A dataset can include rich metadata to describe its origin, authorship, and licensing.

{
  "@type": "schema:Dataset",
  "name": "INR21700_HighRate_Test",
  "creator": [
    { "@type": "schema:Person", "name": "Dr. Jane Smith" },
    {
      "@type": "schema:Organization",
      "name": "SINTEF Industry",
      "url": "https://www.sintef.no"
    }
  ],
  "dateCreated": "2025-10-01",
  "license": "https://spdx.org/licenses/CC-BY-4.0",
  "hasResult": {
    "@type": "schema:DataDownload",
    "contentUrl": "https://zenodo.org/records/12345/files/data.csv"
  }
}

You can also link datasets to:

Instruments (via wasGeneratedBy or hasEquipment)
Projects or experiments (via isPartOf)
Public repositories (via contentUrl or identifier for DOIs)

6. Grouping Datasets and Derived Data#

Sometimes one test produces several datasets (e.g., raw current–voltage data and post-processed impedance fits). These can be grouped using hasPart or linked via isDerivedFrom.

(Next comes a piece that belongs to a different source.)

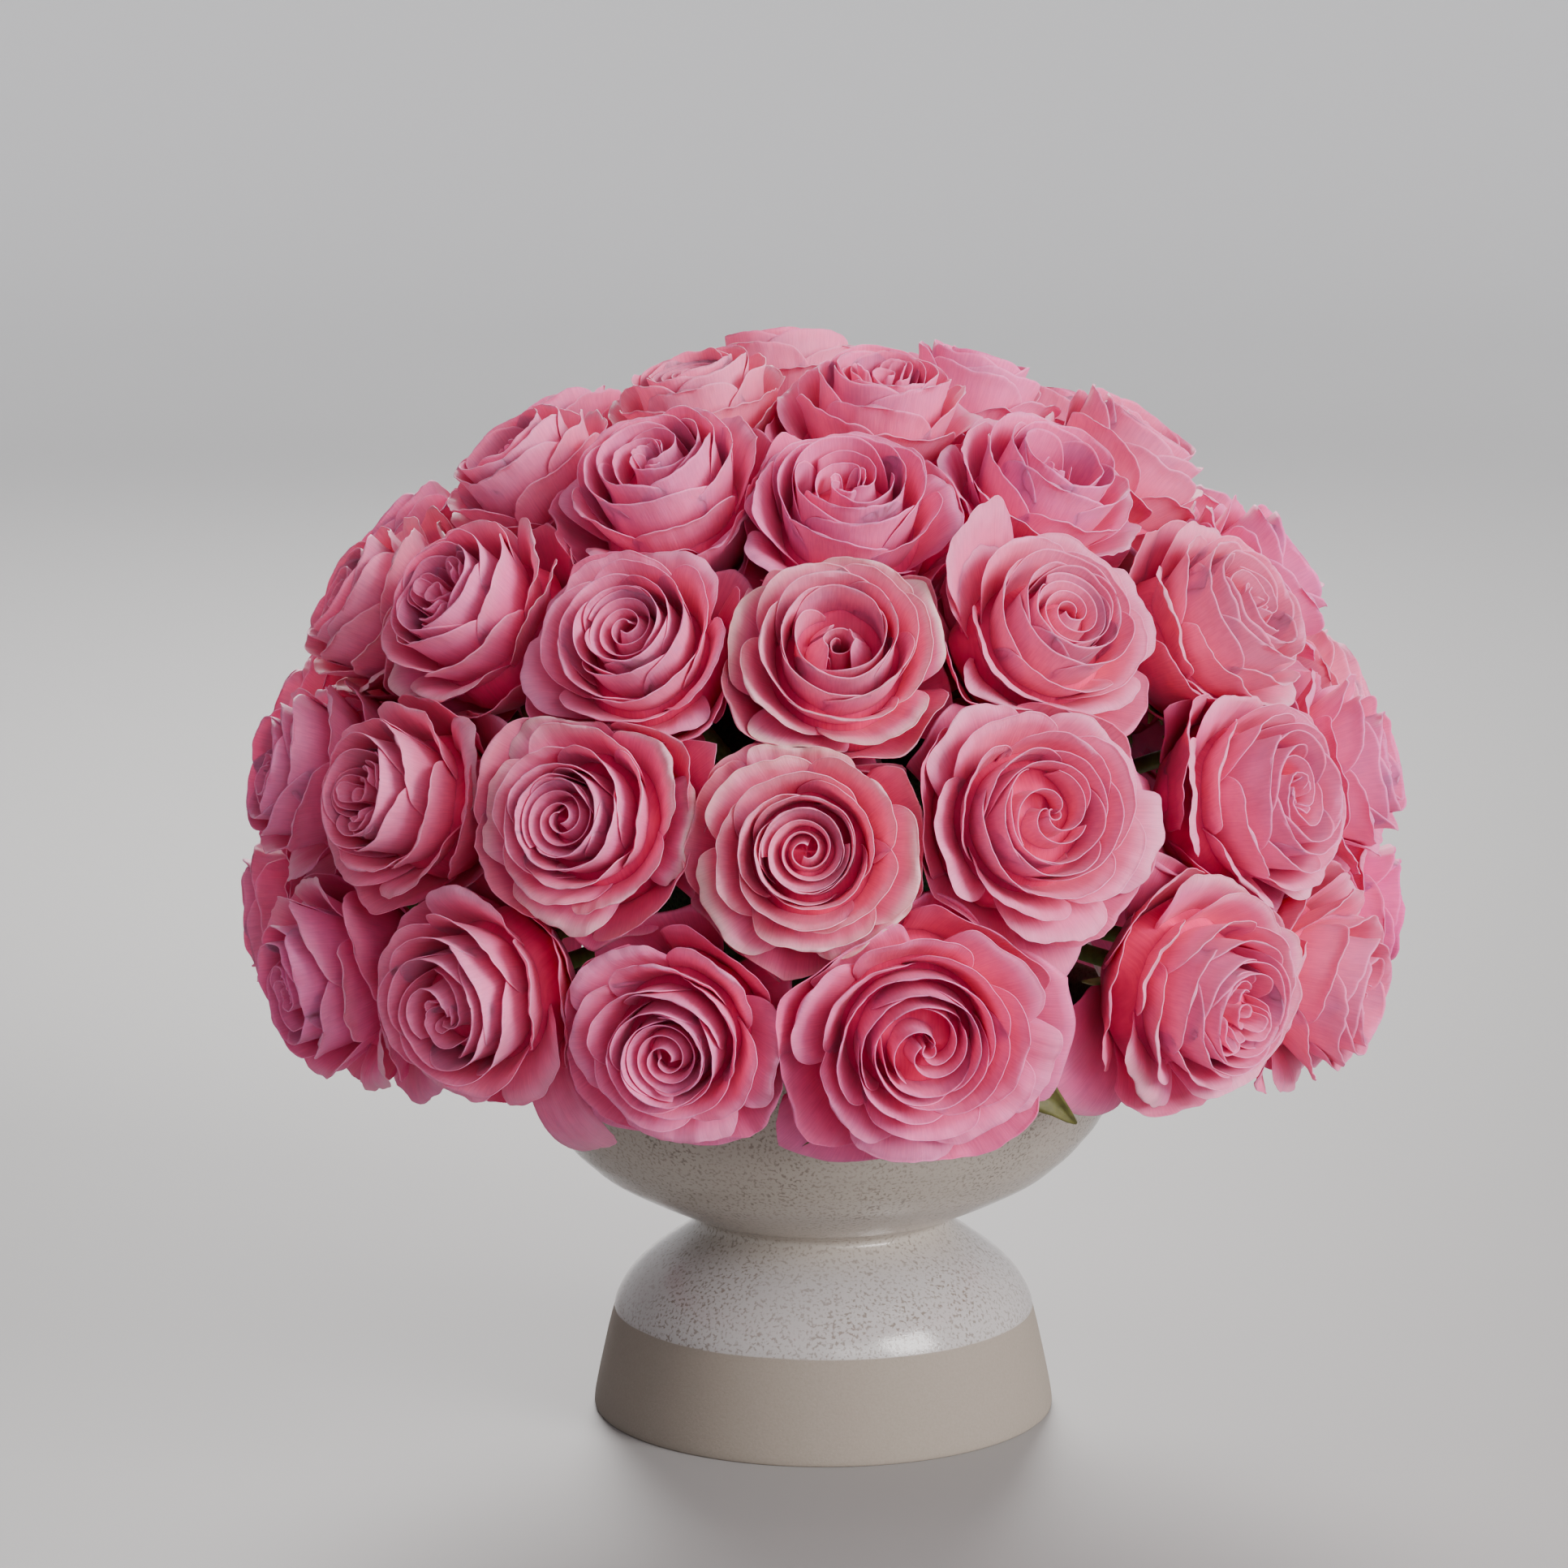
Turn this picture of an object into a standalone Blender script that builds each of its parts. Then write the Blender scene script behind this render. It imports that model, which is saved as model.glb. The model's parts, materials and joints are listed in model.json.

Example: Linking raw and processed data

{
  "@type": "schema:Dataset",
  "name": "EIS_FittedParameters.json",
  "encodingFormat": "application/json",
  "isDerivedFrom": {
    "@type": "schema:Dataset",
    "name": "EIS_Spectrum.csv",
    "encodingFormat": "text/csv"
  }
}

7. Expressing Tabular Data Structure#

For structured tabular data, you can describe the schema using the CSV on the Web (CSVW) model.

Example: CSVW schema embedded in JSON-LD

{
  "@context": "http://www.w3.org/ns/csvw",
  "@type": "Table",
  "url": "Cycle_01.csv",
  "tableSchema": {
    "columns": [
      { "name": "Time / s", "datatype": "number", "propertyUrl": "emmo:Time" },
      { "name": "Voltage / V", "datatype": "number", "propertyUrl": "emmo:Voltage" },
      { "name": "Current / A", "datatype": "number", "propertyUrl": "emmo:Current" }
    ]
  }
}

This approach enables fully machine-readable, column-level annotation.

8. Datasets as Input and Output#

Datasets aren’t only results — they can also serve as inputs for modeling or analysis processes.

Example: Dataset as input

{
  "@type": "ParameterEstimationProcess",
  "hasInput": {
    "@type": "schema:Dataset",
    "name": "HPPC_Data.csv"
  },
  "hasOutput": {
    "@type": "schema:Dataset",
    "name": "FittedParameters.json"
  }
}

This provides a clear provenance trail: which data were used, how they were processed, and what results were produced.

9. Recommended Best Practices#

Always specify a unique identifier (DOI, URI, or GitHub URL).
Include both human-readable metadata and machine-readable variable definitions.
Reference EMMO quantities in variableMeasured to link to physical meaning.
Use isDerivedFrom for processed datasets to maintain provenance.
Prefer standard MIME types (text/csv, application/json, etc.).
Store units in column headers (e.g., Voltage / V) or in associated metadata.

10. Example: Complete Dataset Description#

{
  "@context": "https://w3id.org/emmo/domain/electrochemistry/context",
  "@type": "schema:Dataset",
  "@id": "https://doi.org/10.5281/zenodo.1234567",
  "name": "Galvanostatic Cycling Data for Zn-Air Cell",
  "description": "Charge-discharge cycling data recorded at 25°C with 1 M KOH electrolyte.",
  "encodingFormat": "text/csv",
  "variableMeasured": [
    { "@type": "schema:PropertyValue", "name": "Time / s", "propertyID": "emmo:Time" },
    { "@type": "schema:PropertyValue", "name": "Voltage / V", "propertyID": "emmo:Voltage" },
    { "@type": "schema:PropertyValue", "name": "Current / A", "propertyID": "emmo:Current" }
  ],
  "creator": { "@type": "schema:Person", "name": "Dr. Jane Smith" },
  "license": "https://spdx.org/licenses/CC-BY-4.0",
  "hasResult": {
    "@type": "ElectrochemicalTest",
    "hasTestObject": { "@type": "ZincAirCell" }
  },
  "distribution": {
    "@type": "schema:DataDownload",
    "contentUrl": "https://zenodo.org/records/1234567/files/ZnAir_Cycling.csv",
    "encodingFormat": "text/csv"
  }
}

11. Summary#

Key takeaway

A Dataset in EMMO is not just a file — it’s a semantic description of what that file represents and how it connects to physical, experimental, and computational reality. Properly described datasets allow machines (and people) to find, interpret, and reuse your data with confidence.